Hybels denied Baranowski’s allegations to The Times. He has also denied allegations from the other women, whose stories were detailed in articles by The Chicago Tribune in March. He responded to those earlier reports by saying that some of the allegations were misleading and others were “flat-out lies.”

In April, Hybels announced to the congregation that he would accelerate his planned retirement by six months and step aside immediately for the good of the church. But the church’s leadership has faced criticism for its handling of the accusations against its founding pastor.

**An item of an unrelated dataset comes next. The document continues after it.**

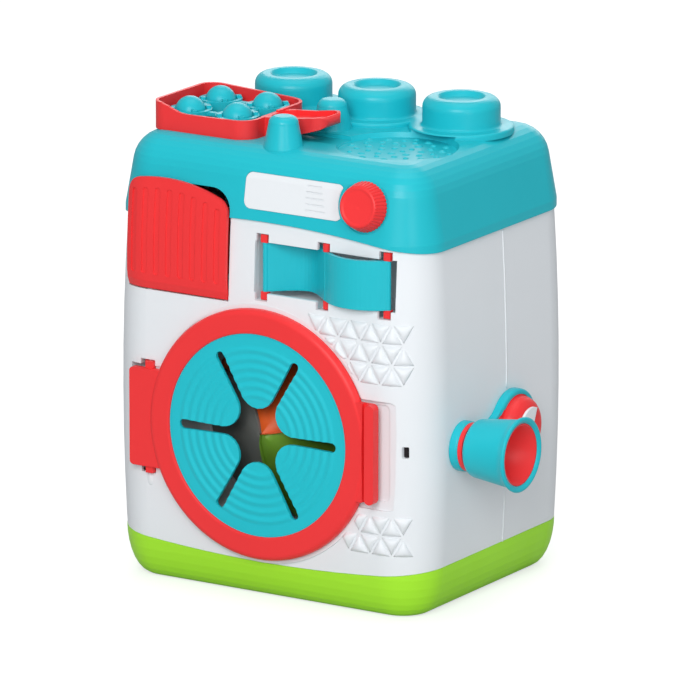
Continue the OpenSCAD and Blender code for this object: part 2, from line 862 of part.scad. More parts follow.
module top_cover() {
    color(teal) difference() {
        union() {
            difference() {
                swept(cover_profile(0, 236));
                swept(cover_profile(wall, 235));
                along_y(high_arch_r, high_joint_z - high_arch_r);
            }
            stud_places()
                stud_foot();
            // thicker places under the patch, under the tray and behind the knob
            translate([patch_x, patch_y, top_z - patch_h - 2.4])
                cylinder(r = patch_r + 2, h = patch_h, $fn = 120);
            box([tray_right - 4, lever_mid_y - 18, top_z - wall - 2.4], [patch_x, lever_mid_y + 18, top_z - wall / 2]);
            on_panel()
                translate([0, 0, -wall - 5])
                    cylinder(r = 7, h = wall + 4, $fn = 60);
            on_panel()
                for (x = [-12, 12])
                    translate([x, 8.4, -wall - 11])
                        cylinder(r = 2.2, h = wall + 10, $fn = 32);
            corner_places(cover_boss_x, cover_boss_y)
                translate([0, 0, cover_boss_low])
                    cylinder(r = boss_r, h = 42, $fn = 48);
        }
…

As early as four years ago, women began approaching the church’s board of elders with accusations of misconduct by Hybels. The elders secretly conducted an investigation themselves and later commissioned another by an outside lawyer that was completed last year.

Both investigations found no wrongdoing by Hybels. Frustrated, the women making the accusations told their stories in The Chicago Tribune and Christianity Today. When those reports emerged in March, the church’s board of elders, which includes Larson, the pastor, initially took the side of Hybels.

With the church in crisis this spring, the elders convened an emotional series of meetings with the congregation in an attempt at transparency. Hybels was allowed to go on stage and forcefully rebut each accusation. The elders’ remarks made it clear that they believed Hybels and doubted the women.

The meetings only inflamed the situation, and evangelicals across the country began accusing Willow Creek’s leaders of a cover-up.

In a hastily convened meeting in April, Hybels announced he was stepping down. He admitted only that he had been naïve to put himself too often “in situations that would have been far wiser to avoid.”

Finally, breaking ranks, one of the pastors, Carter, issued a strong apology to the women, and Larson followed suit with her own statement of regret.

Larson told church members on Monday that the new investigation will be overseen by an advisory council made up of “external Christian leaders from across the United States.” She did not name any members of the council but said they will have “full autonomy.”

She also said the investigation would be funded entirely by an anonymous donor “to ensure there is no undue influence on the process and the conclusions.”

But Scot McKnight, a prominent Christian author who used to preach at Willow Creek and has called for an investigation, said he doubted this inquiry would be truly independent if the megachurch’s leaders were choosing the council.

“Their track record on investigations and independence contaminates the whole story,” said McKnight, a New Testament professor at Northern Seminary in Illinois.

Baranowski said that she would need to know a lot more before she would agree to be interviewed by these investigators. “They might all be friends of Bill’s, as far as we know. So I’m a little skeptical.”

“Based on how this has all played out to this point I don’t have any reason to believe that things are going to change,” she said.

The church is rushing to act before a major international gathering of evangelical pastors and lay leaders, The Global Leadership Summit, which will be held later this week at Willow Creek’s main campus in South Barrington, Illinois. The summit is sponsored by an affiliate, the Willow Creek Association, and is expected to be watched live by thousands of churches around the world.

The association’s president, Tom DeVries, released his own statement on Monday, telling participants that the summit “completely severed” its ties to Hybels in April, “and there is no path for him to return.”